▶ **Exercise requirements**
Repeat the whole listing exactly as written.

### Data ###

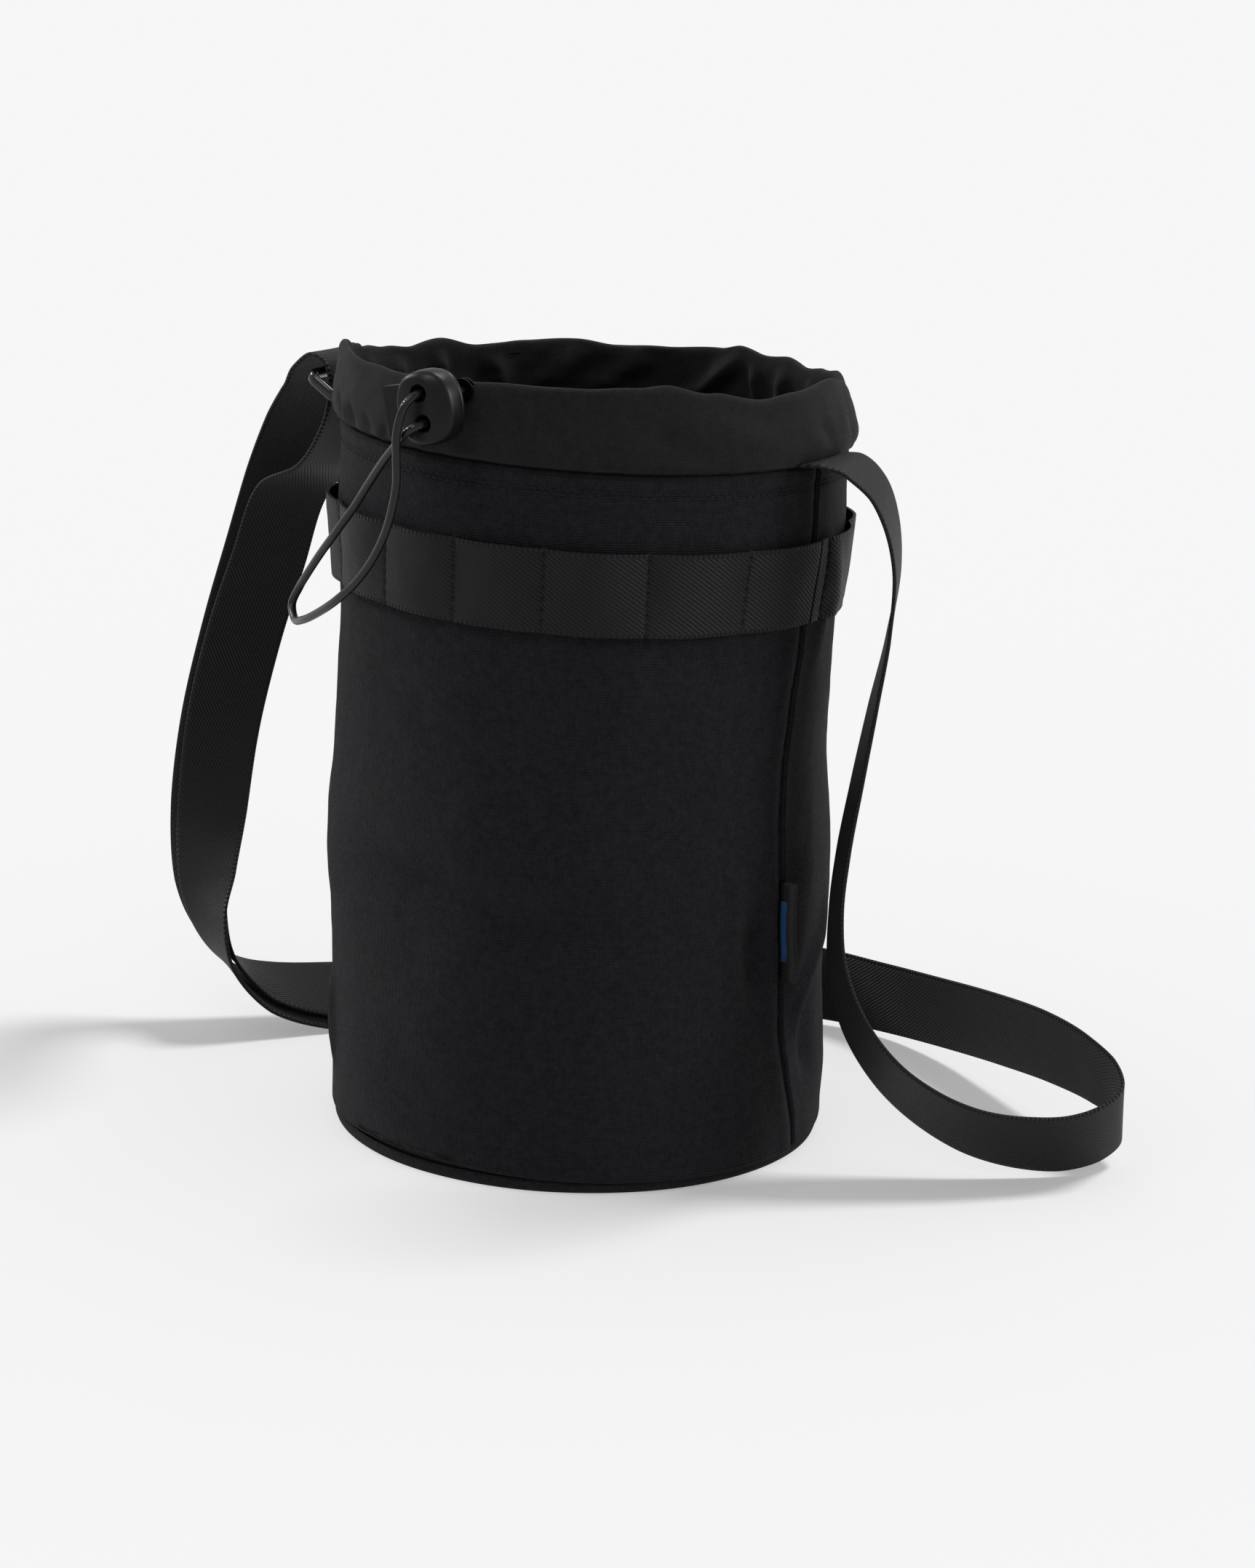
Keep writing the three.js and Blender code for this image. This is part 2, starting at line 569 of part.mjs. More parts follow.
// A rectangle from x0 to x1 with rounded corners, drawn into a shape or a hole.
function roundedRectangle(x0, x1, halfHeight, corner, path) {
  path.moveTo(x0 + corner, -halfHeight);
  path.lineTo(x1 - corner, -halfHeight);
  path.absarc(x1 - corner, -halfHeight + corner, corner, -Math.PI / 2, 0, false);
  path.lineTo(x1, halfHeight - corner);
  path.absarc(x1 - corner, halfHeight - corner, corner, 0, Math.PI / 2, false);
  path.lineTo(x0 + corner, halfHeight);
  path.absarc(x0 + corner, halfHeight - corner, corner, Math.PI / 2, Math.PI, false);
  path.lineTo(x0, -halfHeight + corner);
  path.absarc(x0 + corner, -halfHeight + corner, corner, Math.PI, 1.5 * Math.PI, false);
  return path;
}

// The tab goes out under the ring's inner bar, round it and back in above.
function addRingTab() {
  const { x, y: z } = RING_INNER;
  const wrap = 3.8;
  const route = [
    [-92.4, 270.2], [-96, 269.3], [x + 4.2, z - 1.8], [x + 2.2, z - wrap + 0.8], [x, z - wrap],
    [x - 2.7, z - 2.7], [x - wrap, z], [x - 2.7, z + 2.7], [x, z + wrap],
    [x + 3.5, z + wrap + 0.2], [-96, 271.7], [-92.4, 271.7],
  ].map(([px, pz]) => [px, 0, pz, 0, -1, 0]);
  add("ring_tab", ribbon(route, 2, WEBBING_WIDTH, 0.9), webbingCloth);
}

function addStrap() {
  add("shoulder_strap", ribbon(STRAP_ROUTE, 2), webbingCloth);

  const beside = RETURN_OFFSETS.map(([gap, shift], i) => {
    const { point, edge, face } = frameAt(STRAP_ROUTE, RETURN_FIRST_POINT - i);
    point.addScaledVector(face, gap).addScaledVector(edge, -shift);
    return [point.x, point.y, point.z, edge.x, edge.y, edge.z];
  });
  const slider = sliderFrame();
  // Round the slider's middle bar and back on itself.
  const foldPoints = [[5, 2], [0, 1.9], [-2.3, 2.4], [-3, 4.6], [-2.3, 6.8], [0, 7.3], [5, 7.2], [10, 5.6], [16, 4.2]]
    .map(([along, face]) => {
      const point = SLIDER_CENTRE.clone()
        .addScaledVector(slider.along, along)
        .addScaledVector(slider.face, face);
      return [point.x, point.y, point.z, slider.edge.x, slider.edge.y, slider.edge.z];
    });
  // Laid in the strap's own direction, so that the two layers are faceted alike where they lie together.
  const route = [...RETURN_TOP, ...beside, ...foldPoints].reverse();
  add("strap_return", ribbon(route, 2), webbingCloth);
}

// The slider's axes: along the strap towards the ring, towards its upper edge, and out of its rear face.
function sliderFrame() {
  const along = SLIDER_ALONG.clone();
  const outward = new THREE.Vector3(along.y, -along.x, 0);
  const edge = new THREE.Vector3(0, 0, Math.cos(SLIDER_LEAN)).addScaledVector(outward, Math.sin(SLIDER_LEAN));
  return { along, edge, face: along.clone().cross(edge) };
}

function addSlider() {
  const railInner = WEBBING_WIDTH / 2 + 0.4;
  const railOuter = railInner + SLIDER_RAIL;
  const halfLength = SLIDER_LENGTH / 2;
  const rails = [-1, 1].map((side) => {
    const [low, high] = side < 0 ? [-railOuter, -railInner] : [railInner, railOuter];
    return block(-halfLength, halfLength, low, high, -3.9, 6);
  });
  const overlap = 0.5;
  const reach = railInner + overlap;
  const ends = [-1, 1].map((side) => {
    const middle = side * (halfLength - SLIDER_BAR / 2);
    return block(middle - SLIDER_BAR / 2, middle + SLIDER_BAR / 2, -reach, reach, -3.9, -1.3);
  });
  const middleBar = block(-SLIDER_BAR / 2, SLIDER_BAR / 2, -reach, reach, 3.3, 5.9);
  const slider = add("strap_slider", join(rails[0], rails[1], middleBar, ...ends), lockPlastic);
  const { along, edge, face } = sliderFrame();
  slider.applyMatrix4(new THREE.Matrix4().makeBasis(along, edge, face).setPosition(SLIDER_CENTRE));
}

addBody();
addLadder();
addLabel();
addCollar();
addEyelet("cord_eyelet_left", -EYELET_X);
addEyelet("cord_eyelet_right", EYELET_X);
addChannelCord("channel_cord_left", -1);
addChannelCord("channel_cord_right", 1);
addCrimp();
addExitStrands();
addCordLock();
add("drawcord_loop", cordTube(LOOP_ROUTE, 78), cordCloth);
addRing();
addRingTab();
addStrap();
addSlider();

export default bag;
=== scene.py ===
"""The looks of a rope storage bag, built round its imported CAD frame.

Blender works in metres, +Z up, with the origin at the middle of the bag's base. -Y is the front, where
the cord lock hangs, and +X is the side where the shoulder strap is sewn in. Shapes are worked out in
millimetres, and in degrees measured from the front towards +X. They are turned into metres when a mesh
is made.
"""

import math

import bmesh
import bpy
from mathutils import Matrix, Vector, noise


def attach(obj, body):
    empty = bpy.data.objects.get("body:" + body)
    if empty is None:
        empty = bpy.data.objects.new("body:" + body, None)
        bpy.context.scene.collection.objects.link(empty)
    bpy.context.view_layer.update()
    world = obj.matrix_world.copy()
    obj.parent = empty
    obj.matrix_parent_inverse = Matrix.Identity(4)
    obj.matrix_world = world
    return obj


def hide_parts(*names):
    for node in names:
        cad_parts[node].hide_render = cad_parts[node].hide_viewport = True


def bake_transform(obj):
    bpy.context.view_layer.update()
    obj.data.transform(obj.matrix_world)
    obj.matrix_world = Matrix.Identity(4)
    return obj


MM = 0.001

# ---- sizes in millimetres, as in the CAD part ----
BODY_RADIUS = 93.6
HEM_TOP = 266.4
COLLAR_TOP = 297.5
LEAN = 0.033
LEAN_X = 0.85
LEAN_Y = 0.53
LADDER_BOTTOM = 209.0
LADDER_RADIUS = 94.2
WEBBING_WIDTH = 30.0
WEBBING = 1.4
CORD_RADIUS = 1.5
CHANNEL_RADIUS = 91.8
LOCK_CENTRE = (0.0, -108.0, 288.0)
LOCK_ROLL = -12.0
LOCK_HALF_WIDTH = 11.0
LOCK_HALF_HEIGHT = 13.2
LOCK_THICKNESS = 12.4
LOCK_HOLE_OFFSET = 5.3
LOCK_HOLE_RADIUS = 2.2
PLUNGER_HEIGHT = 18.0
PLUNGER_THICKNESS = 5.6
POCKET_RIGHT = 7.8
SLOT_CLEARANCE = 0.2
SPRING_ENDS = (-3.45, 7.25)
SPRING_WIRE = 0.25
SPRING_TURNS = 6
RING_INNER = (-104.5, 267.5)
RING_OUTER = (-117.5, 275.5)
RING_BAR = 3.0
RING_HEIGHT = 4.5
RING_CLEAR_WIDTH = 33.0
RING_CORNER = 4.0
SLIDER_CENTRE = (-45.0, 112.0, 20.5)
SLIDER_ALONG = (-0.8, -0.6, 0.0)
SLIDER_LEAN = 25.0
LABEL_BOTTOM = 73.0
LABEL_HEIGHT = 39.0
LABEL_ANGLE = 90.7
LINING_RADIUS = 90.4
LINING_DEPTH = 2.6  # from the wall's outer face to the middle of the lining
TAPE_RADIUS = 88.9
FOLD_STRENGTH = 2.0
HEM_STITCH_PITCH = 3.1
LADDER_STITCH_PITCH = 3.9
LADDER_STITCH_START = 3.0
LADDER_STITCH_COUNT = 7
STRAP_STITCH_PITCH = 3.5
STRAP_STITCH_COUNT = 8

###

▶ **Final result**
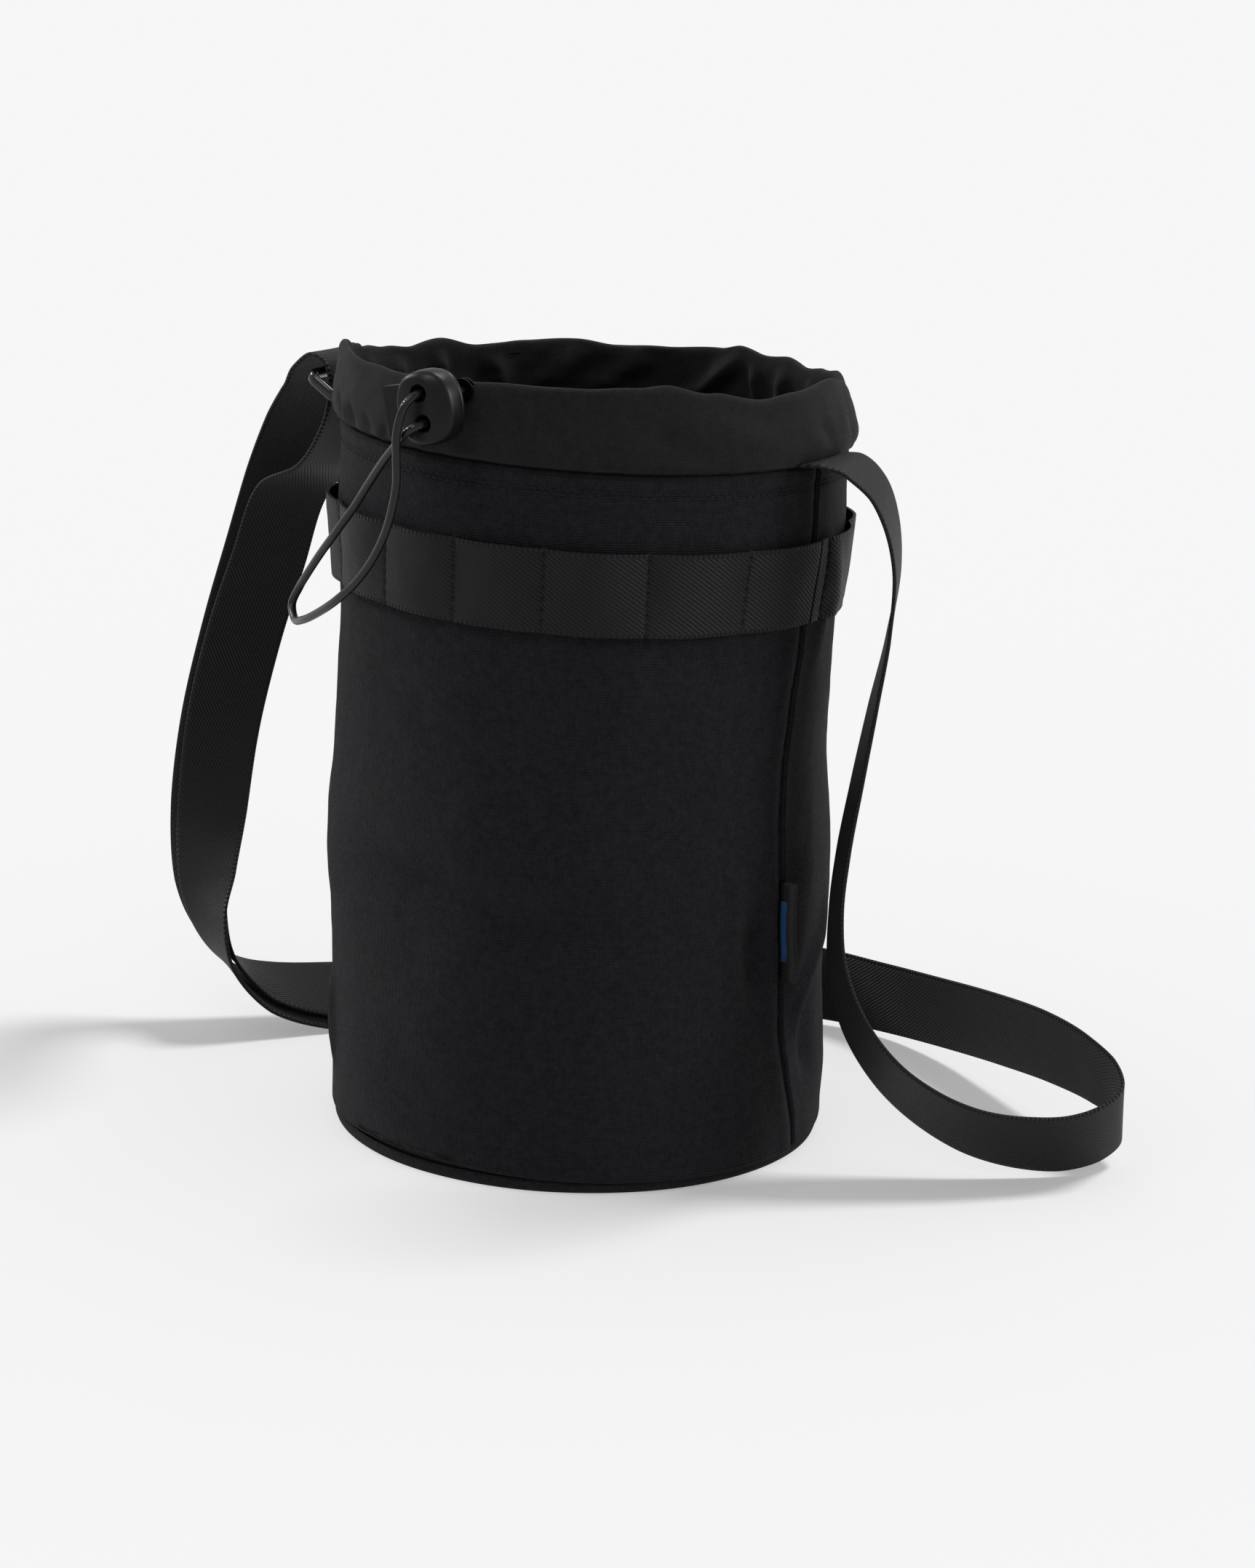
Keep writing the three.js and Blender code for this image. This is part 2, starting at line 569 of part.mjs. More parts follow.
// A rectangle from x0 to x1 with rounded corners, drawn into a shape or a hole.
function roundedRectangle(x0, x1, halfHeight, corner, path) {
  path.moveTo(x0 + corner, -halfHeight);
  path.lineTo(x1 - corner, -halfHeight);
  path.absarc(x1 - corner, -halfHeight + corner, corner, -Math.PI / 2, 0, false);
  path.lineTo(x1, halfHeight - corner);
  path.absarc(x1 - corner, halfHeight - corner, corner, 0, Math.PI / 2, false);
  path.lineTo(x0 + corner, halfHeight);
  path.absarc(x0 + corner, halfHeight - corner, corner, Math.PI / 2, Math.PI, false);
  path.lineTo(x0, -halfHeight + corner);
  path.absarc(x0 + corner, -halfHeight + corner, corner, Math.PI, 1.5 * Math.PI, false);
  return path;
}

// The tab goes out under the ring's inner bar, round it and back in above.
function addRingTab() {
  const { x, y: z } = RING_INNER;
  const wrap = 3.8;
  const route = [
    [-92.4, 270.2], [-96, 269.3], [x + 4.2, z - 1.8], [x + 2.2, z - wrap + 0.8], [x, z - wrap],
    [x - 2.7, z - 2.7], [x - wrap, z], [x - 2.7, z + 2.7], [x, z + wrap],
    [x + 3.5, z + wrap + 0.2], [-96, 271.7], [-92.4, 271.7],
  ].map(([px, pz]) => [px, 0, pz, 0, -1, 0]);
  add("ring_tab", ribbon(route, 2, WEBBING_WIDTH, 0.9), webbingCloth);
}

function addStrap() {
  add("shoulder_strap", ribbon(STRAP_ROUTE, 2), webbingCloth);

  const beside = RETURN_OFFSETS.map(([gap, shift], i) => {
    const { point, edge, face } = frameAt(STRAP_ROUTE, RETURN_FIRST_POINT - i);
    point.addScaledVector(face, gap).addScaledVector(edge, -shift);
    return [point.x, point.y, point.z, edge.x, edge.y, edge.z];
  });
  const slider = sliderFrame();
  // Round the slider's middle bar and back on itself.
  const foldPoints = [[5, 2], [0, 1.9], [-2.3, 2.4], [-3, 4.6], [-2.3, 6.8], [0, 7.3], [5, 7.2], [10, 5.6], [16, 4.2]]
    .map(([along, face]) => {
      const point = SLIDER_CENTRE.clone()
        .addScaledVector(slider.along, along)
        .addScaledVector(slider.face, face);
      return [point.x, point.y, point.z, slider.edge.x, slider.edge.y, slider.edge.z];
    });
  // Laid in the strap's own direction, so that the two layers are faceted alike where they lie together.
  const route = [...RETURN_TOP, ...beside, ...foldPoints].reverse();
  add("strap_return", ribbon(route, 2), webbingCloth);
}

// The slider's axes: along the strap towards the ring, towards its upper edge, and out of its rear face.
function sliderFrame() {
  const along = SLIDER_ALONG.clone();
  const outward = new THREE.Vector3(along.y, -along.x, 0);
  const edge = new THREE.Vector3(0, 0, Math.cos(SLIDER_LEAN)).addScaledVector(outward, Math.sin(SLIDER_LEAN));
  return { along, edge, face: along.clone().cross(edge) };
}

function addSlider() {
  const railInner = WEBBING_WIDTH / 2 + 0.4;
  const railOuter = railInner + SLIDER_RAIL;
  const halfLength = SLIDER_LENGTH / 2;
  const rails = [-1, 1].map((side) => {
    const [low, high] = side < 0 ? [-railOuter, -railInner] : [railInner, railOuter];
    return block(-halfLength, halfLength, low, high, -3.9, 6);
  });
  const overlap = 0.5;
  const reach = railInner + overlap;
  const ends = [-1, 1].map((side) => {
    const middle = side * (halfLength - SLIDER_BAR / 2);
    return block(middle - SLIDER_BAR / 2, middle + SLIDER_BAR / 2, -reach, reach, -3.9, -1.3);
  });
  const middleBar = block(-SLIDER_BAR / 2, SLIDER_BAR / 2, -reach, reach, 3.3, 5.9);
  const slider = add("strap_slider", join(rails[0], rails[1], middleBar, ...ends), lockPlastic);
  const { along, edge, face } = sliderFrame();
  slider.applyMatrix4(new THREE.Matrix4().makeBasis(along, edge, face).setPosition(SLIDER_CENTRE));
}

addBody();
addLadder();
addLabel();
addCollar();
addEyelet("cord_eyelet_left", -EYELET_X);
addEyelet("cord_eyelet_right", EYELET_X);
addChannelCord("channel_cord_left", -1);
addChannelCord("channel_cord_right", 1);
addCrimp();
addExitStrands();
addCordLock();
add("drawcord_loop", cordTube(LOOP_ROUTE, 78), cordCloth);
addRing();
addRingTab();
addStrap();
addSlider();

export default bag;
=== scene.py ===
"""The looks of a rope storage bag, built round its imported CAD frame.

Blender works in metres, +Z up, with the origin at the middle of the bag's base. -Y is the front, where
the cord lock hangs, and +X is the side where the shoulder strap is sewn in. Shapes are worked out in
millimetres, and in degrees measured from the front towards +X. They are turned into metres when a mesh
is made.
"""

import math

import bmesh
import bpy
from mathutils import Matrix, Vector, noise


def attach(obj, body):
    empty = bpy.data.objects.get("body:" + body)
    if empty is None:
        empty = bpy.data.objects.new("body:" + body, None)
        bpy.context.scene.collection.objects.link(empty)
    bpy.context.view_layer.update()
    world = obj.matrix_world.copy()
    obj.parent = empty
    obj.matrix_parent_inverse = Matrix.Identity(4)
    obj.matrix_world = world
    return obj


def hide_parts(*names):
    for node in names:
        cad_parts[node].hide_render = cad_parts[node].hide_viewport = True


def bake_transform(obj):
    bpy.context.view_layer.update()
    obj.data.transform(obj.matrix_world)
    obj.matrix_world = Matrix.Identity(4)
    return obj


MM = 0.001

# ---- sizes in millimetres, as in the CAD part ----
BODY_RADIUS = 93.6
HEM_TOP = 266.4
COLLAR_TOP = 297.5
LEAN = 0.033
LEAN_X = 0.85
LEAN_Y = 0.53
LADDER_BOTTOM = 209.0
LADDER_RADIUS = 94.2
WEBBING_WIDTH = 30.0
WEBBING = 1.4
CORD_RADIUS = 1.5
CHANNEL_RADIUS = 91.8
LOCK_CENTRE = (0.0, -108.0, 288.0)
LOCK_ROLL = -12.0
LOCK_HALF_WIDTH = 11.0
LOCK_HALF_HEIGHT = 13.2
LOCK_THICKNESS = 12.4
LOCK_HOLE_OFFSET = 5.3
LOCK_HOLE_RADIUS = 2.2
PLUNGER_HEIGHT = 18.0
PLUNGER_THICKNESS = 5.6
POCKET_RIGHT = 7.8
SLOT_CLEARANCE = 0.2
SPRING_ENDS = (-3.45, 7.25)
SPRING_WIRE = 0.25
SPRING_TURNS = 6
RING_INNER = (-104.5, 267.5)
RING_OUTER = (-117.5, 275.5)
RING_BAR = 3.0
RING_HEIGHT = 4.5
RING_CLEAR_WIDTH = 33.0
RING_CORNER = 4.0
SLIDER_CENTRE = (-45.0, 112.0, 20.5)
SLIDER_ALONG = (-0.8, -0.6, 0.0)
SLIDER_LEAN = 25.0
LABEL_BOTTOM = 73.0
LABEL_HEIGHT = 39.0
LABEL_ANGLE = 90.7
LINING_RADIUS = 90.4
LINING_DEPTH = 2.6  # from the wall's outer face to the middle of the lining
TAPE_RADIUS = 88.9
FOLD_STRENGTH = 2.0
HEM_STITCH_PITCH = 3.1
LADDER_STITCH_PITCH = 3.9
LADDER_STITCH_START = 3.0
LADDER_STITCH_COUNT = 7
STRAP_STITCH_PITCH = 3.5
STRAP_STITCH_COUNT = 8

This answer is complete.